> Given task: Each line from the beginning of the data below through the line containing "snap_d = 9;" should be repeated exactly, please.

> Source excerpt:
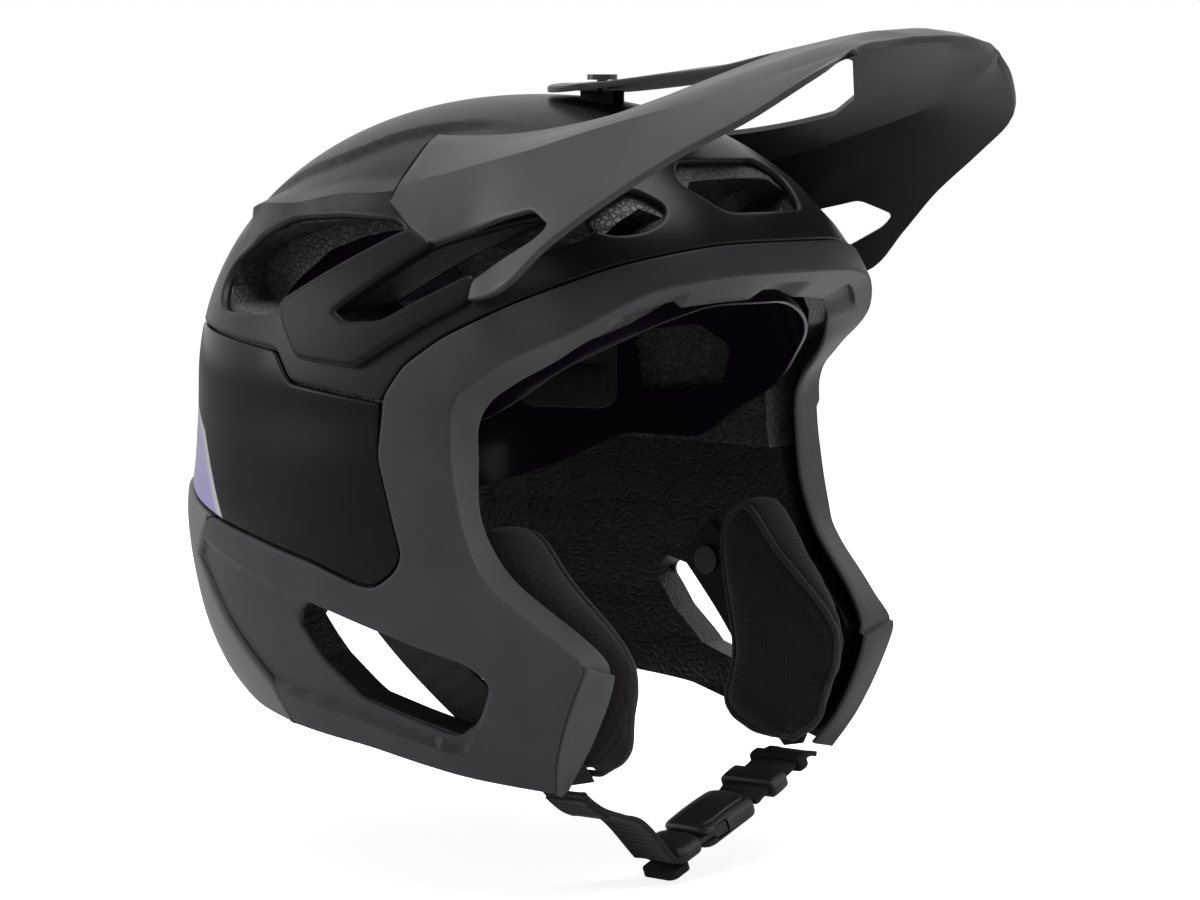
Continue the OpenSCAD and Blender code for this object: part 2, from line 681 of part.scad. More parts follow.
module cheek_pad(s) {
    ring = smooth(side(cheek_outline), 3);
    m = len(ring);
    // Share of the outline and share of the depth of each ring, from the middle of the back to that of the face
    rings = [[0.4, 0], [0.8, 0], [0.97, 0.06], [1, 0.35], [0.985, 0.62], [0.93, 0.84], [0.8, 0.97], [0.72, 0.93],
        [0.62, 1], [0.3, 1]];
    function at(p, r) =
        let (y = cheek_middle[0] + (p[0] - cheek_middle[0]) * r[0], z = cheek_middle[1] + (p[1] - cheek_middle[1]) * r[0],
            back = skirt_x(y, z, cheek_d), face = min(cheek_gap, back - 7))
        [back + (face - back) * r[1], y, z];
    points = concat([for (r = rings) for (p = ring) at(p, r)], [at(cheek_middle, [0, 0]), at(cheek_middle, [0, 1])]);
    back_end = len(rings) * m;
    faces = concat(
        [for (k = [0:len(rings) - 2]) for (i = [0:m - 1])
            let (a = k * m + i, b = k * m + (i + 1) % m) each [[a, b, b + m], [a, b + m, a + m]]],
        [for (i = [0:m - 1]) [back_end, (i + 1) % m, i]],
        [for (i = [0:m - 1]) [back_end + 1, (len(rings) - 1) * m + i, (len(rings) - 1) * m + (i + 1) % m]]);
    color("#211a19") mirror([s, 0, 0]) polyhedron(points, faces, convexity = 4);
}

module cheek_pad_left() { cheek_pad(0); }

module cheek_pad_right() { cheek_pad(1); }

// Snap buttons between the lower foam and the cheek pads
snap_places = side([[-48, -45], [-84, -78], [-64, -66]]);
snap_d = 9;

module pad_snaps(s) {
    color("#101010") mirror([s, 0, 0]) for (p = snap_places) {
        n = outward(plan_angle(p), p[1], jaw_in);
        foot = skirt_x(p[0], p[1], jaw_in);
        translate([foot, p[0], p[1]]) rotate([0, acos(n[2]), atan2(n[1], n[0])])
            translate([0, 0, -(cheek_d - jaw_in) * n[0] + fit])
                cylinder(d = snap_d, h = (cheek_d - jaw_in) * n[0] - 4 * fit, $fn = 32);
    }
}

// Plan angle of a side-view place on the lower foam
function plan_angle(p) =
    let (reach = station(front_reaches, p[1]) - jaw_in) acos(min(abs(p[0]) / reach, 1) ^ (plan_n / 2));

module pad_snaps_left() { pad_snaps(0); }

module pad_snaps_right() { pad_snaps(1); }

// Webbing from its rivet down the inside of the lower foam to the rim
rivet_d = 5;
rivet_head_d = 11;
rivet_place = side([[-6, -54]])[0];
strap_exit = side([[-69, -114.8]])[0];

// Turns +Z outward at the rivet
module at_rivet() {
    translate([skirt_x(rivet_place[0], rivet_place[1], jaw_in), rivet_place[0], rivet_place[1]]) rotate([0, 90, 0])
        children();
}

module strap_root(s) {
    run = strap_exit - rivet_place;
    side_way = [-run[1], run[0]] / norm(run) * strap_w / 2;
    start = rivet_place - run / norm(run) * strap_w * 0.6;
    turn = strap_exit - run * 0.2;
    color("#18181a") mirror([s, 0, 0]) difference() {
        intersection() {
            skin(jaw_in + fit, jaw_in + fit + strap_t);
            across([start + side_way, turn + side_way, strap_exit + [strap_w / 2, 0], strap_exit - [strap_w / 2, 0],
                turn - side_way, start - side_way], 10, far);
        }
        at_rivet() translate([0, 0, -jaw_in]) cylinder(d = rivet_d + 2 * fit, h = far, $fn = 24);
    }
}

module strap_root_left() { strap_root(0); }

module strap_root_right() { strap_root(1); }

module strap_rivets() {
    color("#6a6a6e") for (s = [0, 1]) mirror([s, 0, 0]) at_rivet() {
        translate([0, 0, -strap_t - rivet_head - 4 * fit]) cylinder(d = rivet_head_d, h = rivet_head, $fn = 32);
        translate([0, 0, -strap_t - rivet_head - 4 * fit])
            cylinder(d = rivet_d, h = jaw_foam_t + strap_t + rivet_head + 3 * fit, $fn = 24);
    }
}

// Turning axis of the right webbing at the rim, in line with the buckle
swing_at = place([-63, -67, -117]);
buckle_at = place([8, -70, -139.8]);
buckle_tilt = 21;
buckle_turn = atan2(buckle_at[1] - swing_at[1], buckle_at[0] - swing_at[0]);
buckle_way = [cos(buckle_turn) * cos(buckle_tilt), sin(buckle_turn) * cos(buckle_tilt), sin(buckle_tilt)];

// Middle lines of the free webbing, from the rim to the buckle
tip_z = fit_z(-117) - 3 * slide_fit;
right_line = [[swing_at[0], swing_at[1], tip_z], place([-60, -67.2, -121.5]), place([-53, -67.7, -125.7]),
    place([-43.5, -68.2, -129]), place([-33, -69, -133]), buckle_at - buckle_way * (buckle_l / 2 + 5)];
left_top = place([57.5, -71, -118.6]);
left_foot = place([33, -71.5, -129]);
left_line = [[-swing_at[0], fit_y(-71), tip_z], left_top, left_top + (left_foot - left_top) / 2, left_foot,
    buckle_at + buckle_way * (buckle_l / 2 + 5 * slide_fit),
    buckle_at + buckle_way * (buckle_l / 2 + slide_fit + fit)];

// Flat ribbon along a line, w wide and h thick, whose width lies nearly along Y, with a rounded first end
module ribbon(line, w, h, n = 3) {
    count = len(line) - 1;
    spine = concat([for (i = [0:count - 1]) for (k = [0:n - 1]) along(line, i, k / n)], [line[count]]);
    last = len(spine) - 1;
    function reach(i) = norm(spine[i] - spine[0]) / (w / 2);
    function share(i) = sqrt(1 - (1 - min(reach(i) + 0.04, 1)) ^ 2);
    function frame(i) =
        let (t = spine[min(i + 1, last)] - spine[max(i - 1, 0)], u = cross(t, [0, 1, 0]), v = cross(u, t))
        [u / norm(u) * h / 2, v / norm(v) * w / 2 * share(i)];
    points = [for (i = [0:last]) let (f = frame(i), p = spine[i])
        each [p - f[0] - f[1], p - f[0] + f[1], p + f[0] + f[1], p + f[0] - f[1]]];
    faces = concat([[0, 1, 2], [0, 2, 3]],
        [for (i = [0:last - 1]) for (k = [0:3])
            let (a = 4 * i + k, b = 4 * i + (k + 1) % 4) each [[a, b + 4, b], [a, a + 4, b + 4]]],
        [[4 * last, 4 * last + 2, 4 * last + 1], [4 * last, 4 * last + 3, 4 * last + 2]]);
    polyhedron(points, faces, convexity = 4);
}

module chin_strap_left() { color("#18181a") ribbon(left_line, strap_w, strap_t); }

module chin_strap_right() { color("#18181a") ribbon(right_line, strap_w, strap_t); }

// Turns +X along the buckle, with the origin at its middle
module at_buckle() {
    translate(buckle_at) rotate([0, -buckle_tilt, buckle_turn]) children();
}

// Block with round upright corners
module round_block(x0, x1, w, z0, z1, r) {
    translate([0, 0, z0]) linear_extrude(z1 - z0) hull() for (x = [x0 + r, x1 - r]) for (y = [-w / 2 + r, w / 2 - r])
        translate([x, y]) circle(r = r, $fn = 32);
}

// T-shaped channel across the buckle, curved about the right webbing's axis, so that the tongue swings out of it
mouth_x = -buckle_l / 2 + 12;
neck_l = 5;
neck_t = 3;
head_l = 7;
head_t = 5.4;
module tee(gap) {
    swing_r = norm([buckle_at[0] - swing_at[0], buckle_at[1] - swing_at[1]]);
    translate([swing_at[0], swing_at[1], 0]) rotate([0, 0, buckle_turn - 30]) rotate_extrude(angle = 60, $fn = 120)
        translate([swing_r, buckle_at[2]]) rotate(buckle_tilt) {
            translate([mouth_x - 6, gap - neck_t / 2]) square([neck_l + 7 + gap, neck_t - 2 * gap]);
            translate([mouth_x + neck_l + gap, gap - head_t / 2]) square([head_l - 2 * gap, head_t - 2 * gap]);
        }
}

magnet_x = buckle_l / 2 - 11;
magnet_h = 1.3;

module buckle_housing() {
    color("#141415") difference() {
        at_buckle() round_block(mouth_x, buckle_l / 2, buckle_w, -buckle_h / 2, buckle_h / 2, 4);
        tee(0);
        at_buckle() translate([magnet_x, 0, -buckle_h / 2 - 1])
            cylinder(d = magnet_d + fit, h = 1 + magnet_h + fit, $fn = 32);
    }
}

// Flat tongue whose block clears the housing as it swings
module buckle_tongue() {
    block_w = buckle_w - 2;
    color("#17171a") {
        intersection() {
            tee(slide_fit);
            at_buckle() translate([mouth_x - 4, -block_w / 2, -buckle_h]) cube([buckle_l, block_w, 2 * buckle_h]);
        }
        at_buckle() round_block(-buckle_l / 2 - 3, mouth_x - 3 * slide_fit, block_w, 1 - buckle_h / 2,
            buckle_h / 2 - 1, 4);
    }
}

module buckle_magnet() {
    color("#9a9aa0") at_buckle() translate([magnet_x, 0, -buckle_h / 2]) cylinder(d = magnet_d, h = magnet_h, $fn = 32);
}

// Finger tab under the tongue's outer end
module pull_tab() {
    tab_t = 3;
    color("#202022") at_buckle() translate([0, 0, 1 - buckle_h / 2 - fit - tab_t])
        round_block(-buckle_l / 2 - 7, -buckle_l / 2 + 4, buckle_w - 8, 0, tab_t, 3);
}

// Place of a share of the straight stretch of the left webbing, with +X along it
module on_strap(share) {
    way = left_foot - left_top;
    translate(left_top + way * share)
        rotate([0, -atan2(way[2], norm([way[0], way[1]])), atan2(way[1], way[0])]) children();
}

module strap_frame(l, wall) {
    difference() {
        translate([-l / 2, -strap_w / 2 - wall, -strap_t / 2 - wall])
            cube([l, strap_w + 2 * wall, strap_t + 2 * wall]);
        translate([-l, -strap_w / 2 - slide_fit, -strap_t / 2 - slide_fit])
            cube([2 * l, strap_w + 2 * slide_fit, strap_t + 2 * slide_fit]);
    }
}

module strap_slider() { color("#101011") on_strap(0.8) strap_frame(9, 2.2); }

module strap_keeper() { color("#1d1d1f") on_strap(0.2) strap_frame(5, 1.6); }

crown_shell();
side_shell();
lower_frame();
rear_bumper();
side_plate_left();
side_plate_right();
visor();
visor_screw();
visor_seat();
visor_sockets();
foam_upper_left();
foam_upper_right();
foam_lower();
slip_liner();
liner_anchors();
brow_pad();
crown_pad();
temple_pad_left();
temple_pad_right();
nape_pad();
cheek_pad_left();
cheek_pad_right();
pad_snaps_left();
pad_snaps_right();
strap_root_left();
strap_root_right();
strap_rivets();
chin_strap_left();
chin_strap_right();
buckle_housing();
buckle_tongue();
buckle_magnet();
strap_slider();
strap_keeper();
pull_tab();
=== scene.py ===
"""Mountain bike helmet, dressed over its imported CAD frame. Shapes are worked out in millimetres."""
import math
import bpy
import numpy as np
from types import SimpleNamespace
from mathutils import Matrix, Vector
from mathutils.geometry import delaunay_2d_cdt
from mathutils.kdtree import KDTree


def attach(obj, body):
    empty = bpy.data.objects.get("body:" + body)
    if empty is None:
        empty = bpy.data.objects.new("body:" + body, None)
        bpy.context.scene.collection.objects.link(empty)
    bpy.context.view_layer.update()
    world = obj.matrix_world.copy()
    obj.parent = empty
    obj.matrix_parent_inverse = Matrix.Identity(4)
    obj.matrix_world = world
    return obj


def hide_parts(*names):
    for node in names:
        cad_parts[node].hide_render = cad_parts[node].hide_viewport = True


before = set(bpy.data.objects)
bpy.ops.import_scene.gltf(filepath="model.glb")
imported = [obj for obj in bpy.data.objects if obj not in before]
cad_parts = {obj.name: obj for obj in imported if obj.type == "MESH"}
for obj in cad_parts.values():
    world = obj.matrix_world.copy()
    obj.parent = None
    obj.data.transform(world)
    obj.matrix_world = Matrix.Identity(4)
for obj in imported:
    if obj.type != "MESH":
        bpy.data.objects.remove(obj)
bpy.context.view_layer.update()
MM = 0.001
PI = math.pi
SIDES = (("left", 1), ("right", -1))
FLIP = np.array([-1.0, 1, 1])

# ---- materials


class Shader:
    """Node tree of a material or world. A call adds one node, sets or links its inputs, and gives an output."""

    def __init__(self, owner):
        owner.use_nodes = True
        self.nodes, self.links = owner.node_tree.nodes, owner.node_tree.links

    def set(self, node, values):
        for key, value in values.items():
            if isinstance(value, bpy.types.NodeSocket):
                self.links.new(value, node.inputs[key])
            else:
                node.inputs[key].default_value = value

    def add(self, kind, values, out=0, **settings):
        node = self.nodes.new("ShaderNode" + kind)
        for key, value in settings.items():
            setattr(node, key, value)
        self.set(node, values)
        return node.outputs[out]

    def math(self, operation, *values):
        return self.add("Math", dict(enumerate(values)), operation=operation)

    def mix(self, share, a, b):
        a, b = (v if isinstance(v, bpy.types.NodeSocket) else (*v, 1) for v in (a, b))
        return self.add("Mix", {0: share, 6: a, 7: b}, 2, data_type="RGBA")

    def body(self, values):
        self.set(self.nodes["Principled BSDF"], values)

    def bump(self, height, strength, depth=0.0004):
        return self.add("Bump", {"Strength": strength, "Distance": depth, "Height": height})


def new_shader(name):
    m = bpy.data.materials.new(name)
    s = Shader(m)
    return m, s, s.add("TexCoord", {}, "Object")


def principled(name, base, rough, spec, coat=0.0, grain=1400.0, bump=0.03, metallic=0.0, rough_vary=0.06, tint=None):
    """Moulded surface: broad tone changes, fine grain in bump and roughness."""
    m, s, place = new_shader(name)
    color = s.add("ValToRGB", {"Fac": s.add("TexNoise", {"Scale": 28.0, "Detail": 5.0, "Vector": place})})
    for stop, at, share in zip(color.node.color_ramp.elements, (0.3, 0.7), (0.86, 1.14)):
        stop.position = at
        stop.color = [c * share for c in base] + [1]
    if tint:
        color = s.mix(s.add("TexNoise", {"Scale": 9.0, "Detail": 2.0, "Vector": place}), color, tint)
    fine = s.add("TexNoise", {"Scale": grain, "Detail": 3.0, "Vector": place})
    spread = s.add("MapRange", {"To Min": rough - rough_vary, "To Max": rough + rough_vary, "Value": fine})
    s.body({"Metallic": metallic, "Specular IOR Level": spec, "Coat Weight": coat, "Coat Roughness": 0.1,
            "Base Color": color, "Roughness": spread, "Normal": s.bump(fine, bump)})
    return m


def beads(name, base, light, size, strength):
    """Moulded bead foam: cells with dark joints between them."""
    m, s, place = new_shader(name)
    cells = s.add("TexVoronoi", {"Scale": 1000 / size, "Vector": place}, "Color")
    edge = s.add("TexVoronoi", {"Scale": 1000 / size, "Vector": place}, "Distance", feature="DISTANCE_TO_EDGE")
    joint = s.add("MapRange", {"From Max": 0.16, "Value": edge})
    tone = s.mix(joint, [c * 0.45 for c in base], light)
    s.body({"Specular IOR Level": 0.35, "Base Color": s.mix(cells, base, tone), "Roughness": 0.5,
            "Normal": s.bump(joint, strength, 0.0006)})
    return m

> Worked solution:
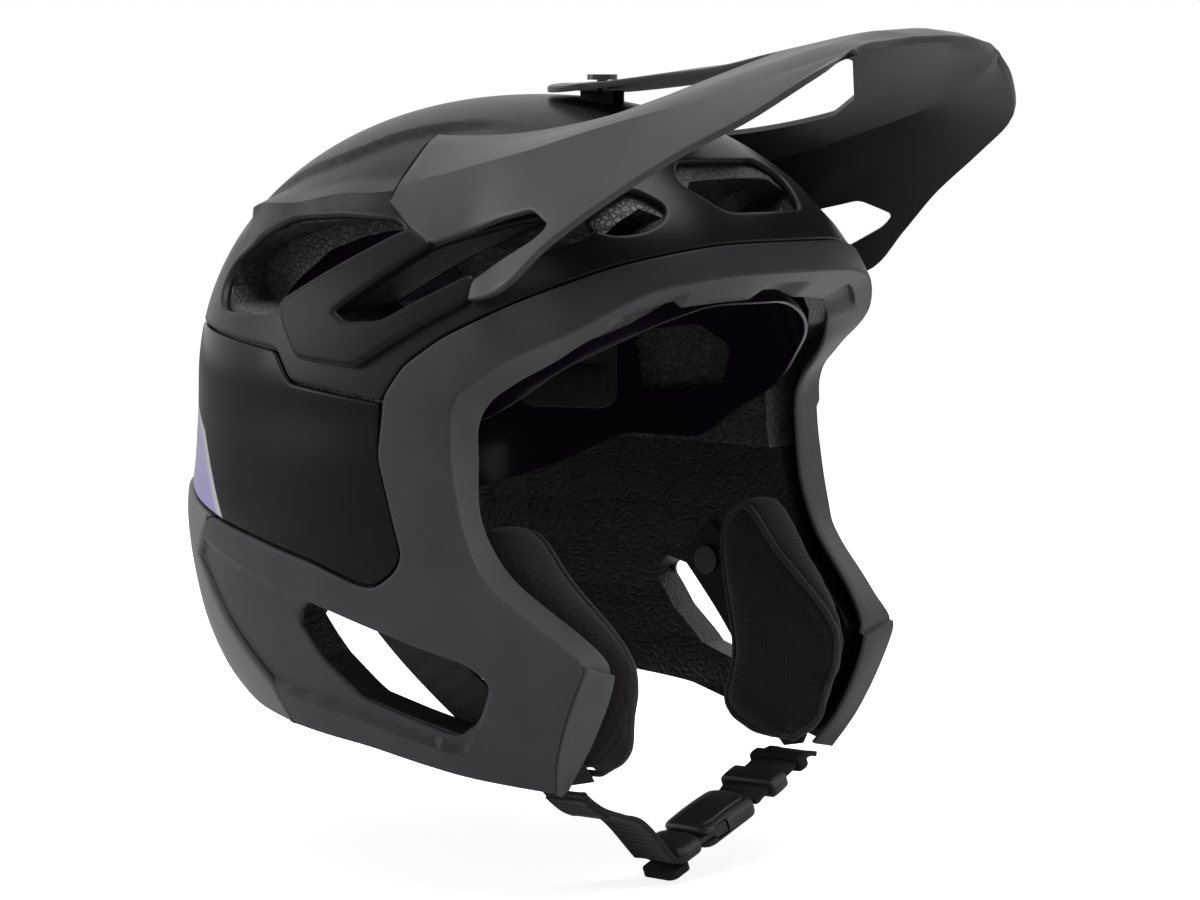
Continue the OpenSCAD and Blender code for this object: part 2, from line 681 of part.scad. More parts follow.
module cheek_pad(s) {
    ring = smooth(side(cheek_outline), 3);
    m = len(ring);
    // Share of the outline and share of the depth of each ring, from the middle of the back to that of the face
    rings = [[0.4, 0], [0.8, 0], [0.97, 0.06], [1, 0.35], [0.985, 0.62], [0.93, 0.84], [0.8, 0.97], [0.72, 0.93],
        [0.62, 1], [0.3, 1]];
    function at(p, r) =
        let (y = cheek_middle[0] + (p[0] - cheek_middle[0]) * r[0], z = cheek_middle[1] + (p[1] - cheek_middle[1]) * r[0],
            back = skirt_x(y, z, cheek_d), face = min(cheek_gap, back - 7))
        [back + (face - back) * r[1], y, z];
    points = concat([for (r = rings) for (p = ring) at(p, r)], [at(cheek_middle, [0, 0]), at(cheek_middle, [0, 1])]);
    back_end = len(rings) * m;
    faces = concat(
        [for (k = [0:len(rings) - 2]) for (i = [0:m - 1])
            let (a = k * m + i, b = k * m + (i + 1) % m) each [[a, b, b + m], [a, b + m, a + m]]],
        [for (i = [0:m - 1]) [back_end, (i + 1) % m, i]],
        [for (i = [0:m - 1]) [back_end + 1, (len(rings) - 1) * m + i, (len(rings) - 1) * m + (i + 1) % m]]);
    color("#211a19") mirror([s, 0, 0]) polyhedron(points, faces, convexity = 4);
}

module cheek_pad_left() { cheek_pad(0); }

module cheek_pad_right() { cheek_pad(1); }

// Snap buttons between the lower foam and the cheek pads
snap_places = side([[-48, -45], [-84, -78], [-64, -66]]);
snap_d = 9;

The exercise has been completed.